◆ Problem to solve: Reproduce exactly the lines below, from the first through the one containing "const FRAME_HEIGHT = 208.4;", and nothing more.

◆ Recorded information:
************
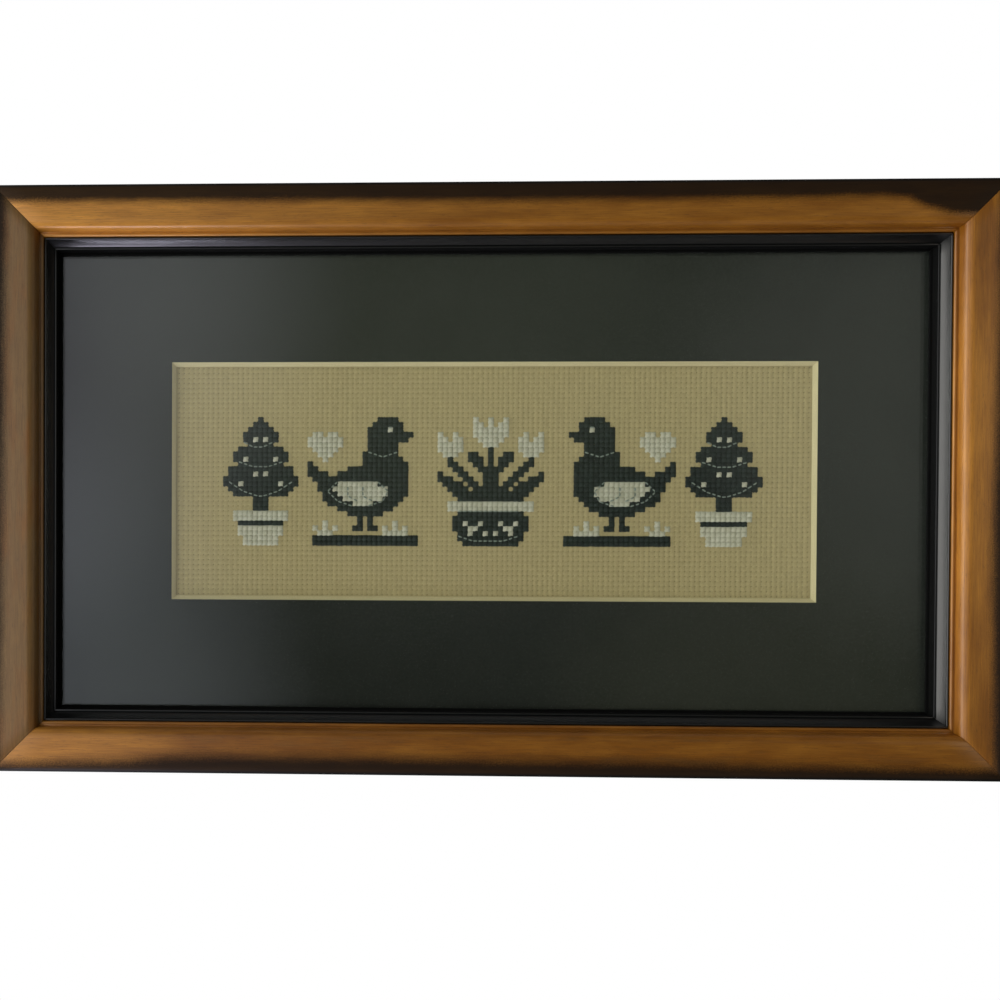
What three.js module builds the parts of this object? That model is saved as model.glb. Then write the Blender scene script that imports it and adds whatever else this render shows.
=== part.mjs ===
// A framed cross-stitch picture. A wide, low piece of embroidery on block-weave cloth lies behind a dark
// window mat and a pane of glass, in a mitred frame of copper-stained wood with a black inner slip.
// The picture hangs upright: X runs along it, Z is up, and its front faces -Y. The origin is on the flat
// back of the top rail, where the frame meets the wall. All sizes are in millimetres.
import * as THREE from 'three';

// Outside of the frame, as seen from the front
const FRAME_WIDTH = 354;
const FRAME_HEIGHT = 208.4;

// Copper-stained rail: u runs in from its outer edge, t runs forward from its back
const RAIL_WIDTH = 17.9;
const REBATE_WALL = 10.5;        // wood left between the outer edge and the rebate
const EDGE_HEIGHT = 18.7;        // where the flat outer side ends and starts to round over
const EDGE_CORNER = 21;          // corner that the rounding leans towards
const FACE_OUTER = { u: 2.6, t: 21.4 };
const FACE_INNER = { u: 11.9, t: 21.8 };
const FACE_CROWN = 0.1;          // how far the face rises above a straight line
const SLOPE_END = { u: 14.2, t: 21.2 };     // gentle slope from the face to the shoulder
const SHOULDER = { u: 15.4, t: 19.9, corner: 20.9 };
const GROOVE = { u: 16, t: 18, foot: 17.7 };
const FILLET_RADIUS = 0.75;      // small bead along the rail's inner edge
const SIGHT_HEIGHT = 18;         // front of the rail at its inner edge
const LIP_THICKNESS = 2;         // wood between the inner edge and the rebate's ledge

// Black slip: s runs in from the copper rail's inner edge
const SLIP_WIDTH = 4.8;
const SLIP_RIDGE = { radius: 0.38, drop: 0.5 };          // drop: below the rail's inner edge
const SLIP_COVE = { s: 1.3, drop: 3.8 };                 // point that the hollow bends towards
const SLIP_BEAD = { s: 3.3, radius: 0.45, rise: 2.2 };   // rise: of its middle above the slip's back
const SLIP_LIP_THICKNESS = 0.9;  // flat lip between the bead and the picture

// What lies in the rebate, from the back to the front
const BACK_RECESS = 2;           // how far the backing board sits inside the frame's back
const BOARD_THICKNESS = 2.5;
const CLOTH_THICKNESS = 1;
const MAT_THICKNESS = 1.5;
const GLASS_THICKNESS = 2;
const PACK_PLAY = 0.5;           // between a pane or board and the rebate's wall
const CLOTH_INSET = 1.5;         // cloth is cut this much smaller than the boards

// Window in the mat, measured at its front, with a 45 degree bevel
const WINDOW_WIDTH = 231.6;
const WINDOW_HEIGHT = 86.3;
const WINDOW_SHIFT = { x: 1.2, z: 0.2 };                 // how far off the mat's centre it was cut

const GAP = 0.3;                 // between any two pieces
const MITRE_TRIM = GAP * Math.SQRT1_2;
const ARC_STEPS = 7;

// Depth of each layer's back face, counted forward from the frame's back
const boardBack = BACK_RECESS;
const clothBack = boardBack + BOARD_THICKNESS + GAP;
const matBack = clothBack + CLOTH_THICKNESS + GAP;
const glassBack = matBack + MAT_THICKNESS + GAP;
const slipBack = glassBack + GLASS_THICKNESS + GAP;
const packWidth = FRAME_WIDTH - 2 * (REBATE_WALL + PACK_PLAY);
const packHeight = FRAME_HEIGHT - 2 * (REBATE_WALL + PACK_PLAY);

// Finish of each kind of piece
const finishes = {
  copper: { color: 0x8d6036, roughness: 0.42, metalness: 0 },
  black: { color: 0x0c0d0e, roughness: 0.2, metalness: 0 },
  glass: { color: 0xe8f0ee, roughness: 0.03, metalness: 0, transparent: true, opacity: 0.25 },
  mat: { color: 0x33352f, roughness: 0.85, metalness: 0 },
  cloth: { color: 0x958a6a, roughness: 0.95, metalness: 0 },
  board: { color: 0x7a5f42, roughness: 0.9, metalness: 0 },
};

function makeMesh(name, geometry, finish) {
  const mesh = new THREE.Mesh(geometry, new THREE.MeshStandardMaterial(finishes[finish]));
  mesh.name = name;
  return mesh;
}

// Section of the copper rail, as a closed outline of (u, t)
function railSection() {
  const ledge = SIGHT_HEIGHT - LIP_THICKNESS;
  const filletCentre = RAIL_WIDTH - FILLET_RADIUS;
  const filletBase = SIGHT_HEIGHT - FILLET_RADIUS;
  const filletFoot = Math.asin((GROOVE.foot - filletBase) / FILLET_RADIUS);
  const faceMiddle = (FACE_OUTER.u + FACE_INNER.u) / 2;
  const faceTop = (FACE_OUTER.t + FACE_INNER.t) / 2 + 2 * FACE_CROWN;
  const section = new THREE.Shape();
  section.moveTo(0, 0);
  section.lineTo(REBATE_WALL, 0);
  section.lineTo(REBATE_WALL, ledge);
  section.lineTo(RAIL_WIDTH, ledge);
  section.lineTo(RAIL_WIDTH, filletBase);
  section.absarc(filletCentre, filletBase, FILLET_RADIUS, 0, Math.PI - filletFoot, false);
  section.lineTo(GROOVE.u, GROOVE.foot);
  section.lineTo(GROOVE.u, GROOVE.t);
  section.lineTo(SHOULDER.u, SHOULDER.t);
  section.quadraticCurveTo(SHOULDER.u, SHOULDER.corner, SLOPE_END.u, SLOPE_END.t);
  section.lineTo(FACE_INNER.u, FACE_INNER.t);
  section.quadraticCurveTo(faceMiddle, faceTop, FACE_OUTER.u, FACE_OUTER.t);
  section.quadraticCurveTo(0, EDGE_CORNER, 0, EDGE_HEIGHT);
  section.closePath();
  return section;
}

// Section of the black slip, in the same (u, t) as the rail that it is fitted in
function slipSection() {
  const ridgeCentre = RAIL_WIDTH + GAP + SLIP_RIDGE.radius;
  const ridgeBase = SIGHT_HEIGHT - SLIP_RIDGE.drop - SLIP_RIDGE.radius;
  const coveTurn = { u: RAIL_WIDTH + SLIP_COVE.s, t: SIGHT_HEIGHT - SLIP_COVE.drop };
  const beadCentre = RAIL_WIDTH + SLIP_BEAD.s;
  const beadBase = slipBack + SLIP_BEAD.rise;
  const lipFront = slipBack + SLIP_LIP_THICKNESS;
  const tongueTop = SIGHT_HEIGHT - LIP_THICKNESS - GAP;
  const section = new THREE.Shape();
  section.moveTo(REBATE_WALL + GAP, slipBack);
  section.lineTo(RAIL_WIDTH + SLIP_WIDTH, slipBack);
  section.lineTo(RAIL_WIDTH + SLIP_WIDTH, lipFront);
  section.lineTo(beadCentre + SLIP_BEAD.radius, lipFront);
  section.absarc(beadCentre, beadBase, SLIP_BEAD.radius, 0, Math.PI, false);
  section.quadraticCurveTo(coveTurn.u, coveTurn.t, ridgeCentre + SLIP_RIDGE.radius, ridgeBase);
  section.absarc(ridgeCentre, ridgeBase, SLIP_RIDGE.radius, 0, Math.PI, false);
  section.lineTo(RAIL_WIDTH + GAP, tongueTop);
  section.lineTo(REBATE_WALL + GAP, tongueTop);
  section.closePath();
  return section;
}

// A straight rail of one section, cut at 45 degrees at both ends. Its outer edge lies on z = 0 with the
// rail below it, and its length runs along X.
function mitredRail(section, outerLength) {
  const extrusion = { depth: 1, bevelEnabled: false, curveSegments: ARC_STEPS };
  const geometry = new THREE.ExtrudeGeometry(section, extrusion);
  const position = geometry.getAttribute('position');
  for (let i = 0; i < position.count; i += 1) {
    const u = position.getX(i);
    const t = position.getY(i);
    const end = Math.sign(0.5 - position.getZ(i));
    position.setXYZ(i, end * (outerLength / 2 - u - MITRE_TRIM), -t, -u);
  }
  geometry.computeVertexNormals();
  return geometry;
}

// Four rails of one section, one along each side of the frame
function railSet(prefix, section, finish) {
  const sides = [
    { side: 'top', length: FRAME_WIDTH, x: 0, z: FRAME_HEIGHT / 2, turn: 0 },
    { side: 'right', length: FRAME_HEIGHT, x: FRAME_WIDTH / 2, z: 0, turn: Math.PI / 2 },
    { side: 'bottom', length: FRAME_WIDTH, x: 0, z: -FRAME_HEIGHT / 2, turn: Math.PI },
    { side: 'left', length: FRAME_HEIGHT, x: -FRAME_WIDTH / 2, z: 0, turn: -Math.PI / 2 },
  ];
  const set = new THREE.Group();
  for (const { side, length, x, z, turn } of sides) {
    const rail = makeMesh(`${prefix}_${side}`, mitredRail(section, length), finish);
    rail.position.set(x, 0, z);
    rail.rotation.y = turn;
    set.add(rail);
  }
  return set;
}

// A flat rectangular pane or board, with its back face at a given depth
function flatPane(name, width, height, thickness, back, finish) {
  const pane = makeMesh(name, new THREE.BoxGeometry(width, thickness, height), finish);
  pane.position.y = -(back + thickness / 2);
  return pane;
}

function rectangle(path, width, height) {
  path.moveTo(-width / 2, -height / 2);
  path.lineTo(width / 2, -height / 2);
  path.lineTo(width / 2, height / 2);
  path.lineTo(-width / 2, height / 2);
  path.closePath();
  return path;
}

// The mat: a board with a window whose edge widens towards the front at 45 degrees
function windowMat() {
  const outline = rectangle(new THREE.Shape(), packWidth, packHeight);
  const backWidth = WINDOW_WIDTH - 2 * MAT_THICKNESS;
  const backHeight = WINDOW_HEIGHT - 2 * MAT_THICKNESS;
  outline.holes.push(rectangle(new THREE.Path(), backWidth, backHeight));
  const geometry = new THREE.ExtrudeGeometry(outline, { depth: MAT_THICKNESS, bevelEnabled: false });
  const position = geometry.getAttribute('position');
  for (let i = 0; i < position.count; i += 1) {
    const x = position.getX(i);
    const z = position.getY(i);
    const forward = position.getZ(i);
    if (Math.abs(x) > backWidth / 2) {
      position.setXYZ(i, x, -forward, z);
    } else {
      const edgeX = x + Math.sign(x) * forward + WINDOW_SHIFT.x;
      const edgeZ = z + Math.sign(z) * forward + WINDOW_SHIFT.z;
      position.setXYZ(i, edgeX, -forward, edgeZ);
    }
  }
  geometry.computeVertexNormals();
  const mat = makeMesh('window_mat', geometry, 'mat');
  mat.position.y = -matBack;
  return mat;
}

const clothWidth = packWidth - 2 * CLOTH_INSET;
const clothHeight = packHeight - 2 * CLOTH_INSET;

const picture = new THREE.Group();
picture.add(railSet('rail', railSection(), 'copper'));
picture.add(railSet('slip', slipSection(), 'black'));
picture.add(flatPane('glass_pane', packWidth, packHeight, GLASS_THICKNESS, glassBack, 'glass'));
picture.add(windowMat());
picture.add(flatPane('stitched_cloth', clothWidth, clothHeight, CLOTH_THICKNESS, clothBack, 'cloth'));
picture.add(flatPane('backing_board', packWidth, packHeight, BOARD_THICKNESS, boardBack, 'board'));

// The origin is in the middle of the top rail's flat back
picture.position.z = REBATE_WALL / 2 - FRAME_HEIGHT / 2;

const part = new THREE.Group();
part.add(picture);

export default part;
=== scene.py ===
# A framed cross-stitch picture: embroidery on block-weave cloth behind a window mat and a pane of glass, in
# a mitred frame of copper-stained wood with a black inner slip. It hangs upright, faces -Y, and is in metres.
import math
import random

import bmesh
import bpy
from mathutils import Matrix, Vector


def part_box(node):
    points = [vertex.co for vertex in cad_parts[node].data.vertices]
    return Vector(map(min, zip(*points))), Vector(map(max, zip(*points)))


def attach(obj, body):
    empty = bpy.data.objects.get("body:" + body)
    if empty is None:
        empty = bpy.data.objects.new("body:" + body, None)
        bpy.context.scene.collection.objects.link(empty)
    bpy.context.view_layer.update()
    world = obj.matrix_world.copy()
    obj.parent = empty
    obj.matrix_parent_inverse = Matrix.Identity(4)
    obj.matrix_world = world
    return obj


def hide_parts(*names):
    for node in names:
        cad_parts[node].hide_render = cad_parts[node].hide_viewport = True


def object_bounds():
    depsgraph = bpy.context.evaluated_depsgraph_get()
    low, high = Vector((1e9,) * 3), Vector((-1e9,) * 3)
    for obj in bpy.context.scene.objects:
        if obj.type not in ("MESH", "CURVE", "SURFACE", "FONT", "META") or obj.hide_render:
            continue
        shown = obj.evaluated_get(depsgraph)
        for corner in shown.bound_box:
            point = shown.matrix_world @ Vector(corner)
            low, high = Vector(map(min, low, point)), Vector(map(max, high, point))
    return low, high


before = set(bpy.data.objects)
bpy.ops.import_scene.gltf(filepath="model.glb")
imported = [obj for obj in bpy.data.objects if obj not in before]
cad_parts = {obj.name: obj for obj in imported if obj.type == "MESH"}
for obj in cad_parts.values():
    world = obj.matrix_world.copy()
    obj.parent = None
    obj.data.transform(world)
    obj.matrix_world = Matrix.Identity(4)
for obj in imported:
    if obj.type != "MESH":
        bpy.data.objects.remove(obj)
cad_low, cad_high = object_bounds()


# Copper-stained rails. Four lengths of a narrow hardwood moulding, stained copper brown under a satin lacquer
# and sprayed matt brown-black along the outer edge, then mitred, glued and pinned at the corners.
MM = 0.001
FRAME_WIDTH = cad_high.x - cad_low.x
FRAME_HEIGHT = cad_high.z - cad_low.z
FRAME_MIDDLE = Vector(((cad_low.x + cad_high.x) / 2, 0, (cad_low.z + cad_high.z) / 2))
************
◆ Expected output:
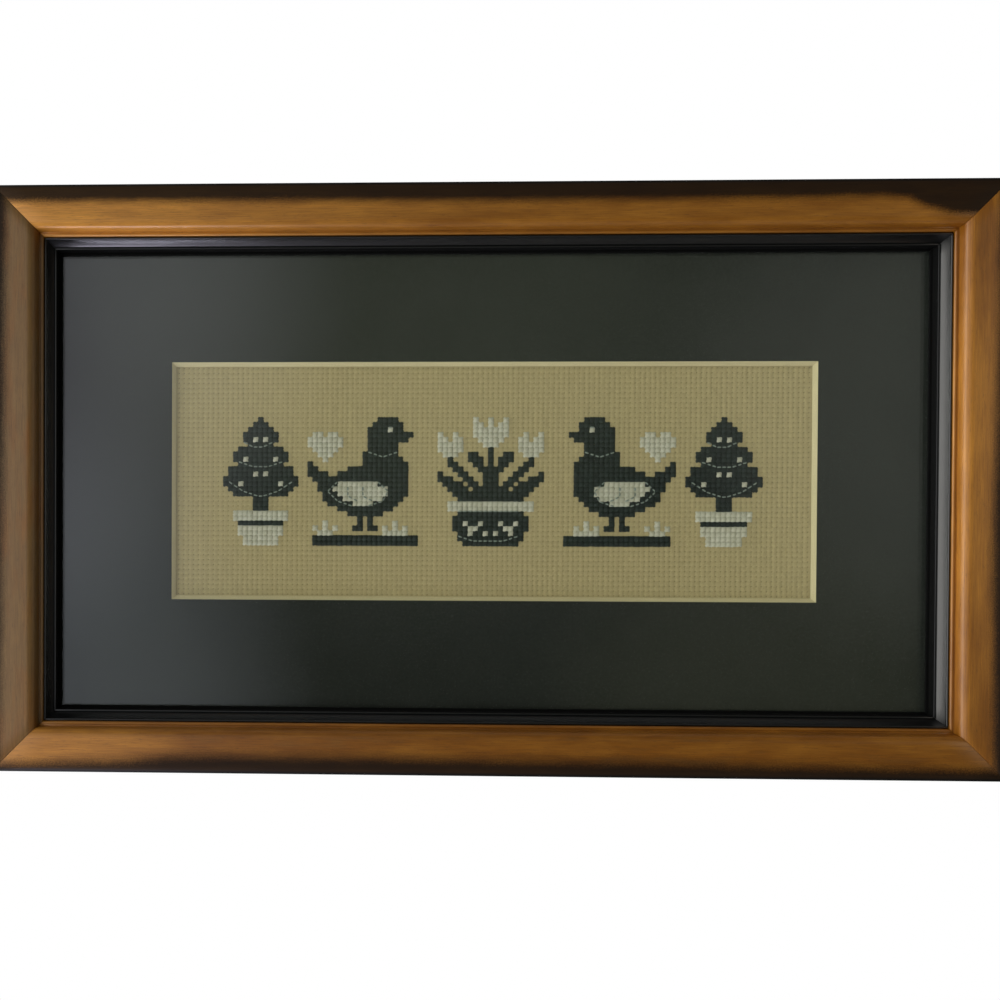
What three.js module builds the parts of this object? That model is saved as model.glb. Then write the Blender scene script that imports it and adds whatever else this render shows.
=== part.mjs ===
// A framed cross-stitch picture. A wide, low piece of embroidery on block-weave cloth lies behind a dark
// window mat and a pane of glass, in a mitred frame of copper-stained wood with a black inner slip.
// The picture hangs upright: X runs along it, Z is up, and its front faces -Y. The origin is on the flat
// back of the top rail, where the frame meets the wall. All sizes are in millimetres.
import * as THREE from 'three';

// Outside of the frame, as seen from the front
const FRAME_WIDTH = 354;
const FRAME_HEIGHT = 208.4;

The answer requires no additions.